It could be argued that however it’s referred to, wherever it’s offered, teacher preparation programs (sometimes referred to as ITE – Initial Teacher Education) are the cause of a continued reliance on the all-instructor-led model and less on a formal, informal, social mix of
pedagogy or
andragogy.
These programs are otherwise known as the gateway to the Bachelor of Education (B.Ed) degree; the entitlement to professionally teach, at least in the K-12 arena.
My hypothesis is centered on a single argument:
- Where I reside (in Canada) provincial governments dictate ‘what’ is taught at K-12 levels; universities stipulate and dictate methodologies on ‘how’ to teach.
That’s it? Well, there’s more.
I graduated from a B.Ed program 15 years ago, and back then, educational technology or technology in education itself was thought of as something separate from the teaching methodology landscape. It wasn’t immersive because it didn’t have to be; computers, education media, and that of the same ilk were treated as subjects or at best, adjunct pieces to the teaching kit.
Like the teachers who graduated for decades before us, we were armed with a ‘sage on the stage’ mentality. Teach your individual subject, don’t deviate from the norm, don’t utilize technology as an enabler, don’t cross-pollinate subjects, follow the provincially assigned curriculum and certainly ensure you cram as much content as possible into your individual lessons over the course of the year/term. (and, if there is one, teach to the provincial exam)
Fifteen years later, there has been some improvement, but I don’t think it has changed in a way that benefits society.
I recently took a look at the programs, curriculum and overall structure of three B.Ed programs in Canada at
University of Toronto,
University of British Columbia and
McGill University, located in Toronto, Vancouver and Montreal respectively.
Each continues to offer teaching methodology courses for the aspiring new teacher, (as they should) however, none actually take the opportunity to introduce new bedrock to the teaching process, which should include the basic fact that we need to move the teaching model to a ‘guide on the side’ structure.
The K-12 classroom needs to become a thing of the past. We need a new model that catches up to the societal changes of an interconnected planet; a cross-functional, flat,
wisdom of crowd type of configuration that revolves around a formal, informal and social learning theory. (taking into consideration diversity, special needs, and other pertinent requirements of course)
If we can reshape the B.Ed programs, it only takes a matter of time until the new graduates are in the classrooms engaging with not only their students, but students from other classes, grades, schools, cities, countries, etc. They could reform the way ‘teaching’ is supposed to happen. I would rename it ‘reaching’, as in reaching out and reaching to new worlds of thinking, and thus teaching.

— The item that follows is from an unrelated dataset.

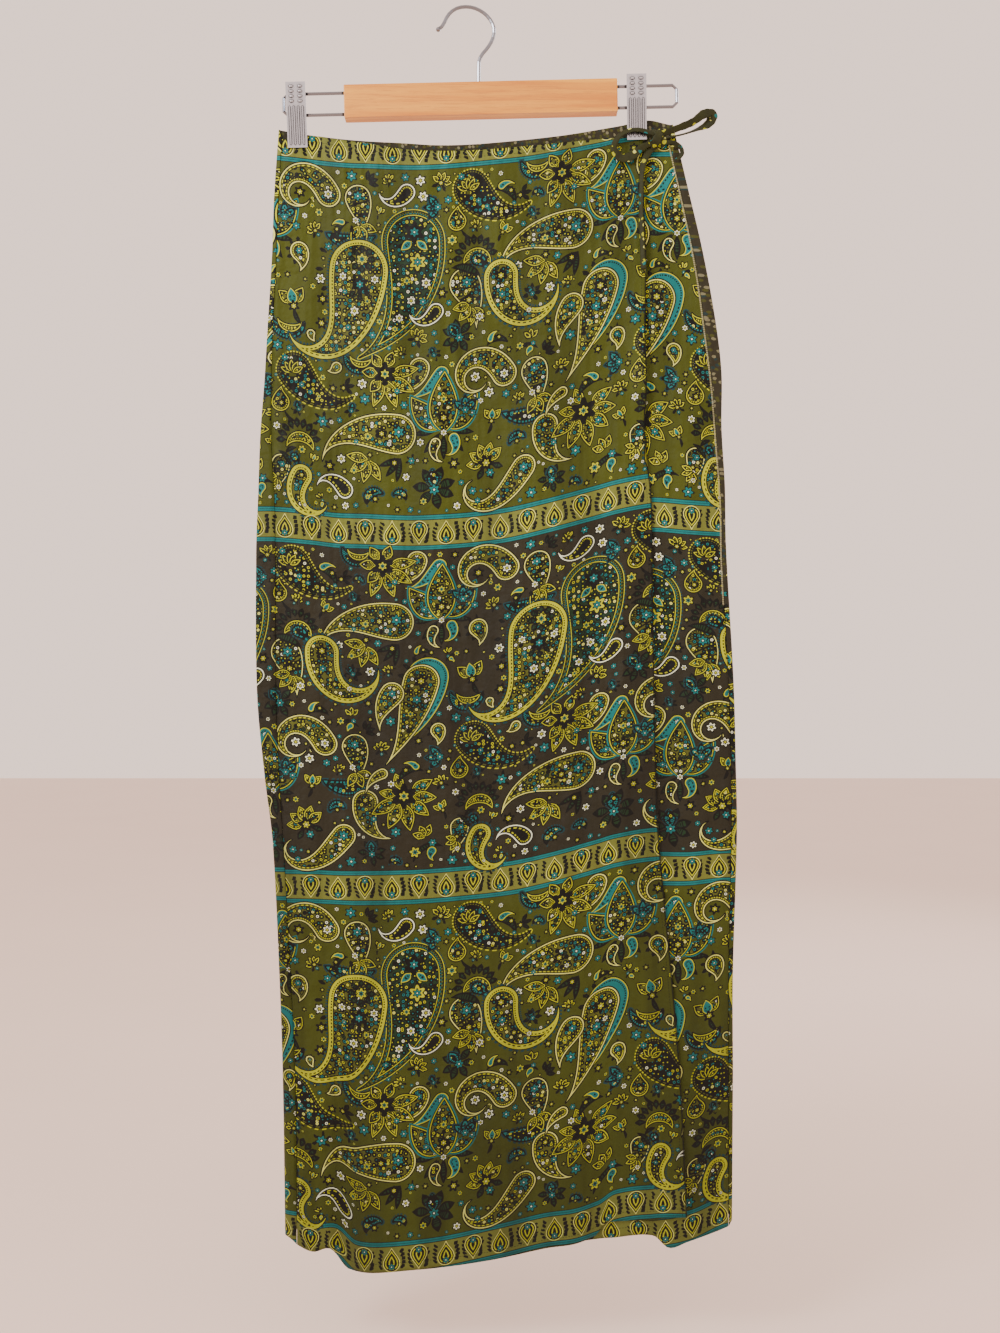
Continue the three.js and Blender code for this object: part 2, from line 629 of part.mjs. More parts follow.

And if this happens in the K-12 arena, expectations will become the same for the university setting and (egads) the corporate setting. Is it a stretch in thinking? Perhaps, however, one can cleverly make a connection between the antiquated model of K-12, to what happens in the universities of today (ie. individualistic rock-star professors teaching their theories in a ‘sage on the stage’ model) to the corporate setting where corporate citizens think an all-ILT model is normal, so why on earth change it now? (heck, we’re not paying for it – the corporation is, so we might as well find an overly expensive corporate training vendor to deliver what I need in a classroom, because that’s how it’s done in every other education setting)
In a report (
Characterizing Initial Teacher Education in Canada: Themes and Issues) prepared for the
International Alliance of Leading Education Institutes,Mira Gambhir et al made three key observations related to the aforementioned:
- An ongoing challenge for ITE (Initial Teacher Education) programs is finding ways to build in opportunities for professional inquiry and collaboration in teacher candidates’ everyday experiences that inform personal practice and program improvement.

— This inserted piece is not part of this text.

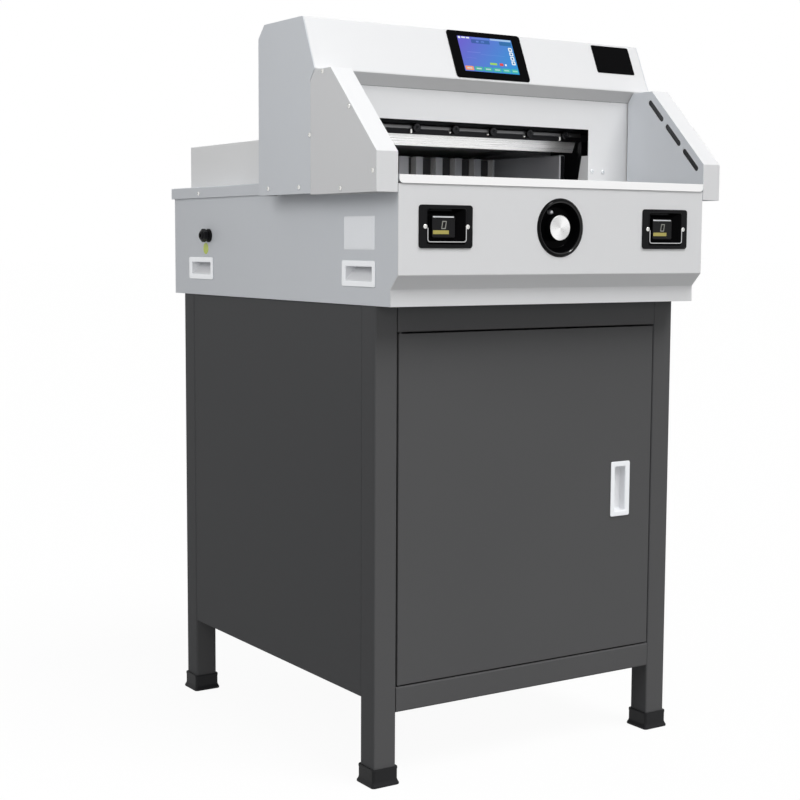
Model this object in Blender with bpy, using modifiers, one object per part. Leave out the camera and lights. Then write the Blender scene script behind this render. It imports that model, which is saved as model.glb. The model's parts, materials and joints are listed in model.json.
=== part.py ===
import math

import bmesh
import bpy
from mathutils import Matrix, Vector

# Driving dimensions in metres: X runs across, Y to the back, Z up from the floor
gap = 0.0003
overrun = 0.004

# Widths follow the mouth of the head, heights the stand and the table top
opening_width = 0.428
body_depth = 0.761
stand_height = 0.740
body_height = 0.193
head_height = 0.246

# Stand of square tube with sheet panels
stand_step = 0.002
stand_setback = 0.065
stand_rear_setback = 0.034
tube = 0.040
tube_wall = 0.002
tube_fillet = 0.003
boot_height = 0.029
boot_sole = 0.006
boot_wall = 0.0025
boot_lip = 0.0025
boot_lip_height = 0.003
boot_lip_rise = 0.006
boot_fillet = 0.004
panel_sheet = 0.0015
panel_flange = 0.020
panel_inset = 0.001
panel_bottom = 0.1345
rail_bottom = 0.1126
tray_rim = 0.018

# Cabinet door on two pivot pins
door_gap = 0.0025
door_depth = 0.018
door_sheet = 0.0012
door_return = 0.015
pivot_inset = 0.005
pin_radius = 0.0022
pin_reach = 0.005
pin_root = 0.006
pull_width = 0.041
pull_height = 0.0925
pull_depth = 0.013
pull_wall = 0.0015
pull_rim = 0.005
pull_proud = 0.002
pull_fillet = 0.003
pull_margin = 0.069

# Machine body of folded sheet
side_room = 0.028
skirt_setback = 0.020
crease_rise = 0.047
crease_drop = 0.021
bend = 0.003
base_sheet = 0.002
base_rim = 0.020
cup_width = 0.0955
cup_height = 0.0395
cup_depth = 0.024
cup_wall = 0.0015
cup_rim = 0.006
cup_proud = 0.002
cup_fillet = 0.004
cup_slope = 0.004
cup_front = 0.109
cup_rear_setback = 0.111
cup_rise = 0.048
gland_radius = 0.012
gland_reach = 0.018
gland_lip = 0.002
gland_bore = 0.004
gland_setback = 0.143
gland_rise = 0.106
vent_count = 12
vent_width = 0.006
vent_height = 0.060
vent_pitch = 0.016
vent_rise = 0.095

# Table, cutting stick and rear deck
table_thickness = 0.0125
table_proud = 0.002
table_inset = 0.0007
table_corner = 0.006
bed_margin = 0.069
bed_setback = 0.033
stick_width = 0.012
stick_depth = 0.008
deck_drop = 0.0009
deck_lip = 0.0195
deck_overhang = 0.008
deck_side_overhang = 0.0035
guard_margin = 0.018
guard_setback = 0.031
guard_rise = 0.074
guard_fillet = 0.002

# Head
head_overlap = 0.024
head_sheet = 0.0015
lip_y = 0.1776
slope_drop = 0.082
top_front_y = 0.2139
chamfer_y = 0.3379
chamfer_drop = 0.0206
head_rear = 0.3582
plate_y = 0.1924
lip_drop = 0.0184
opening_height = 0.0963
tab_depth = 0.030
tab_lean = 0.012
tab_height = 0.052

# Light barrier wings
wing_gap = 0.0009
wing_width = 0.0368
wing_overlap = 0.026
wing_knee_rise = 0.0327
wing_shoulder_y = 0.1295
wing_top_drop = 0.0025
wing_heel_rise = 0.0006
slot_length = 0.0505
slot_width = 0.0085
slot_inset = 0.0165
slot_first = 0.0036
slot_pitch = 0.0611
slot_count = 3

# Knife, its carrier and its drive
knife_y = 0.2493
knife_thickness = 0.009
knife_height = 0.0665
knife_bevel = 0.019
knife_overlap = 0.018
knife_rise = 0.0605
carrier_thickness = 0.011
carrier_margin = 0.018
carrier_height = 0.140
carrier_lip = 0.0125
carrier_lip_proud = 0.002
bolt_radius = 0.0065
bolt_reach = 0.008
bolt_pitch = 0.0770
bolt_rise = 0.0095
knife_stop_gap = 0.0006
rod_width = 0.012
rod_inset = 0.008
rod_clearance = 0.002
yoke_width = 0.090
yoke_height = 0.054
yoke_drop = 0.100
crank_pin_radius = 0.007
crank_thickness = 0.012
crank_rim = 0.013
crank_gap = 0.003
open_pivot_gap = 0.0065
gearbox_width = 0.090
gearbox_depth = 0.080
gearbox_rise = 0.045
gearbox_fillet = 0.004
motor_radius = 0.038
motor_length = 0.137

# Clamp
clamp_side_gap = 0.001
clamp_depth = 0.039
clamp_height = 0.054
clamp_rise = 0.063
clamp_gap = 0.0027
clamp_fillet = 0.003
column_radius = 0.010
column_inset = 0.063
column_height = 0.122
boss_radius = 0.018
boss_height = 0.028
spindle_radius = 0.008
spindle_end_gap = 0.0025
spindle_head = 0.028
bore_floor = 0.0045
press_motor_radius = 0.030
press_motor_height = 0.030

# Frame of the head
upright_gap = 0.006
upright_thickness = 0.015
upright_front = 0.200
upright_rear = 0.350
upright_fillet = 0.004
beam_depth = 0.070
beam_drop = 0.039
beam_height = 0.060

# Back gauge, its screw and the side guides
gauge_side_gap = 0.013
gauge_face = 0.444
gauge_depth = 0.040
gauge_height = 0.055
rib_width = 0.0150
rib_depth = 0.0165
rib_pitch = 0.0428
rib_start = 0.0255
rib_least = 0.002
middle_rib = 0.020
screw_radius = 0.008
screw_drop = 0.048
screw_front = 0.285
screw_setback = 0.019
nut_width = 0.028
nut_depth = 0.026
nut_wall = 0.006
stem_width = 0.012
slot_margin = 0.0012
track_front = 0.304
track_setback = 0.039
gauge_motor_size = 0.057
gauge_motor_length = 0.075
guide_gap = 0.001
guide_thickness = 0.012
guide_front = 0.270
guide_setback = 0.061
guide_height = 0.057
guide_fillet = 0.002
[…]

- Most importantly, ways of understanding the core purposes and practices (e.g., transmission, instrumentalist and transformative) of ITE programs need to be critically understood as do ways of adapting to emergent needs, of both the individual and the communities served, from the local to the global.
- Discussion persists about what ought to be considered core program subject matter (e.g. use of communications technology, inclusive curriculum, special education), ways of improving connections between theory and practice, and the appropriate duration of ITE programs.
New teachers, therefore, need the formal, informal, social learning mix to not only learn from one another (and get better at their profession), they need to apply their trade in a way that fits the world that has been reshaped over the past several years.
It benefits our kids, and … eventually, it benefits the universities and corporate settings.
This is why I believe the root of all evil is the B.Ed Program.
PS. See Dr. Alec Couros' post entitled "
Visualizing Open/Networked Teaching: Revisited". We need this type of thinking to actually happen at all B.Ed programs.